Vietcombank's strategic vision for 2025 and 2030 is to solidify its number one position in Vietnam and rank among the top 200 global financial groups. Its 2025 operational motto, 'Innovation, Efficiency, Sustainability,' underscores a commitment to progress. The bank plans a private placement of 6.5% equity to foreign investors, valued at approximately $1 billion, to strengthen its capital base and adhere to Basel III standards.

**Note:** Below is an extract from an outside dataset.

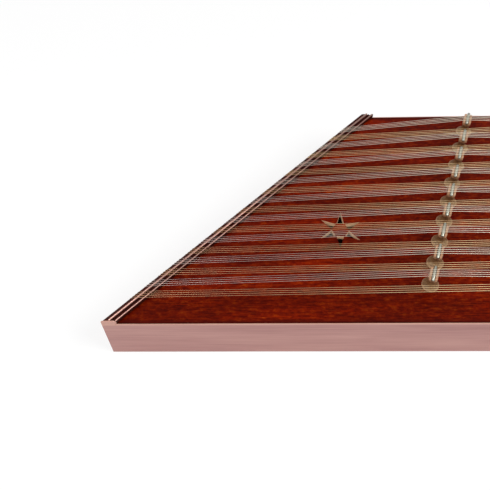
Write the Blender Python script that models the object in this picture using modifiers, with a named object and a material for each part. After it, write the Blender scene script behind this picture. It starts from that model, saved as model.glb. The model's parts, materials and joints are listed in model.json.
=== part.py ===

The Vietnamese government intends to inject VND20.695 trillion ($815 million) into Vietcombank to support policy objectives and international expansion. Key initiatives include addressing non-performing loans and integrating ESG principles into its strategy, with a focus on expanding its green credit portfolio and developing sustainable financial products. By the end of 2025, digital banking transactions are expected to exceed 70% of total transactions.
Vietcombank's forward-looking strategy is multifaceted, aiming for sustained revenue generation and enhanced financial capacity. The bank is committed to achieving ambitious targets outlined in its 2025 Development Strategy.
- Solidify its number one position in Vietnam.
- Rank among the 200 largest financial and banking groups globally.
- Integrate ESG factors into its business strategy.
- Expand its green credit portfolio and develop sustainable financial products.
- Achieve over 70% of total transactions via digital banking by end of 2025.